* BEGIN Entries *
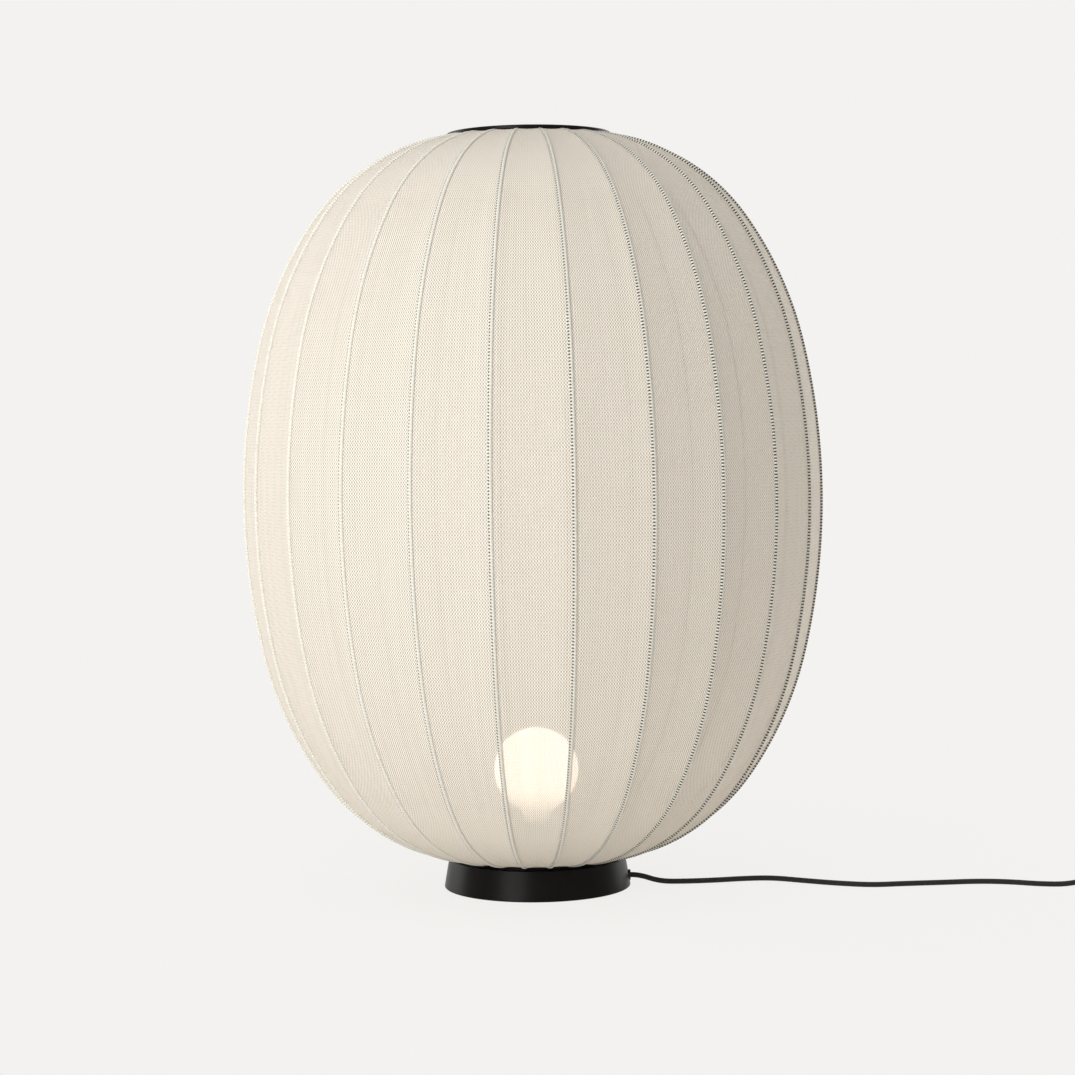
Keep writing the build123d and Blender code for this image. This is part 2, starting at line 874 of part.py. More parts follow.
def switch_bushings():
    """The strain reliefs on both sides of the switch."""
    length = switch_x - switch_radius - run_points[-1][0]
    taper = Pos(run_points[-1][0] - switch_x, 0, switch_split_z) * strain_relief(length + switch_wall)
    taper -= upright(switch_radius, 0.0, switch_height)
    left = taper + switch_spigots()[1]
    return at_switch(Compound(children=[left, Rot(0, 0, 180) * left]))


# Coil, tie and plug
def coil_place(turn):
    """The coil's centre line: it spirals in and out and climbs a layer at each turning."""
    period = coil_turns_per_layer + coil_climb_turns
    layer = min(int(turn / period + 1e-9), coil_layers - 1)
    part = turn - layer * period
    inward = layer % 2 == 0
    sign = -1.0 if inward else 1.0
    inner_radius = coil_outer_radius - coil_pitch * coil_turns_per_layer
    start_radius = coil_outer_radius if inward else inner_radius
    if part <= coil_turns_per_layer:
        radius = start_radius + sign * coil_pitch * part
        climbed = 0.0
    else:
        share = (part - coil_turns_per_layer) / coil_climb_turns
        radius = start_radius + sign * coil_pitch * coil_turns_per_layer
        radius += sign * coil_pitch * coil_climb_turns * share * (1 - share)
        climbed = share * share * (3 - 2 * share)
    angle = 2 * math.pi * (turn - 0.25)
    height = coil_z + coil_layer_height * (layer + climbed)
    return Vector(coil_x + radius * math.cos(angle), coil_y + radius * math.sin(angle), height)


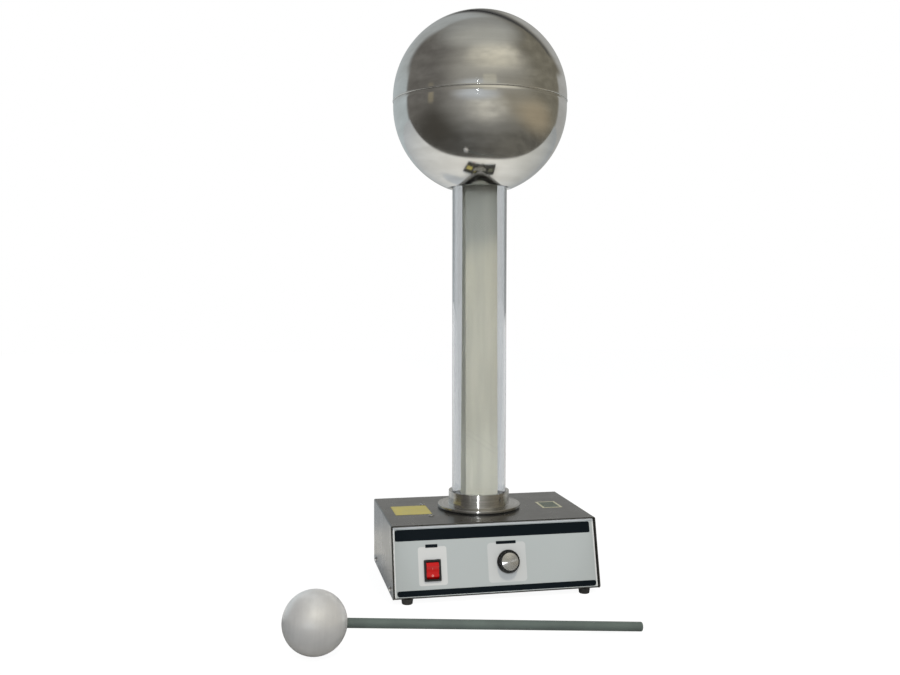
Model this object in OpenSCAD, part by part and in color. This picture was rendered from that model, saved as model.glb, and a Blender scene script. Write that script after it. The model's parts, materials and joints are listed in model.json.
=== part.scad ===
* END Entries *
Directive: Repeat verbatim the opening run of entries, ending with the line that contains "return at_switch(Compound(children=[left, Rot(0, 0, 180)".

Exercise result:
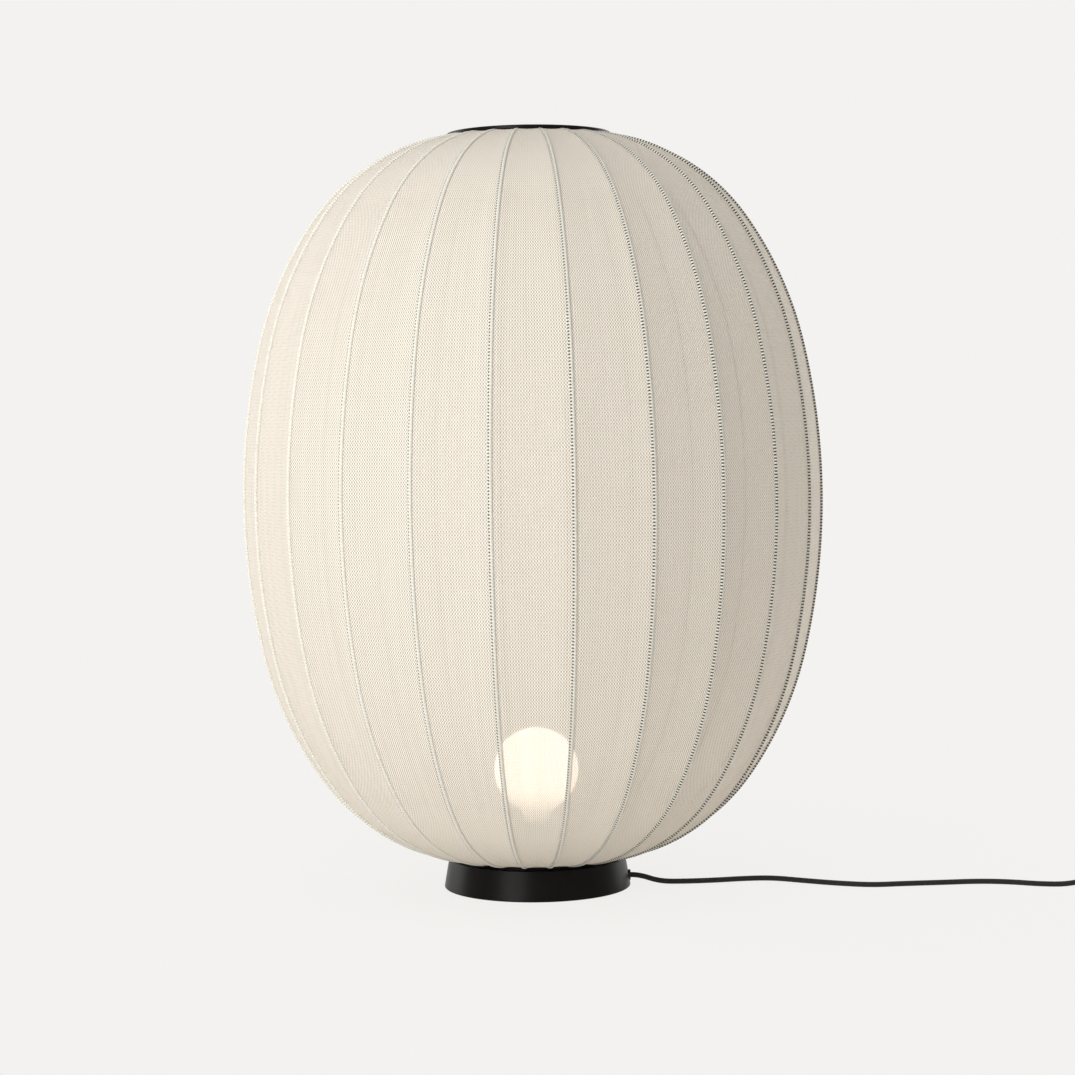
Keep writing the build123d and Blender code for this image. This is part 2, starting at line 874 of part.py. More parts follow.
def switch_bushings():
    """The strain reliefs on both sides of the switch."""
    length = switch_x - switch_radius - run_points[-1][0]
    taper = Pos(run_points[-1][0] - switch_x, 0, switch_split_z) * strain_relief(length + switch_wall)
    taper -= upright(switch_radius, 0.0, switch_height)
    left = taper + switch_spigots()[1]
    return at_switch(Compound(children=[left, Rot(0, 0, 180) * left]))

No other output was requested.